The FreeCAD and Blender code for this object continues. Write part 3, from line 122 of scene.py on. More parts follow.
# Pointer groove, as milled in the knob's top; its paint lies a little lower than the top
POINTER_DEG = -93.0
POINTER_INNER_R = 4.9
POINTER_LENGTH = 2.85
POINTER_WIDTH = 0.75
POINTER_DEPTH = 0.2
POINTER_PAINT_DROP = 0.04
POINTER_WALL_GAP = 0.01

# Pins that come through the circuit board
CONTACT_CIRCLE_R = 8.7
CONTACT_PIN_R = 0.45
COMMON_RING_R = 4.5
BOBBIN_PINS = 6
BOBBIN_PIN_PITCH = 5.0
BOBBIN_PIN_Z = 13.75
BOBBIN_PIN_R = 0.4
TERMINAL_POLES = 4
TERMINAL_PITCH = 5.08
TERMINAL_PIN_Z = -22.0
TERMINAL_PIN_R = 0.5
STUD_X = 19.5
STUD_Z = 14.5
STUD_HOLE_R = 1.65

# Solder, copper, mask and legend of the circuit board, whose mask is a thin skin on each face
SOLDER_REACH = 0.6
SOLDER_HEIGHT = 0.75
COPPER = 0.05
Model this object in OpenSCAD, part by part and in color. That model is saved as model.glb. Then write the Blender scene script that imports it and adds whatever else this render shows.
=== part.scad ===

### WHAT IS REQUIRED
Exactly as written, give again every line from the one containing "Model this object" through the last line of the material above, and no other lines.

### FULL ANSWER
Model this object in OpenSCAD, part by part and in color. That model is saved as model.glb. Then write the Blender scene script that imports it and adds whatever else this render shows.
=== part.scad ===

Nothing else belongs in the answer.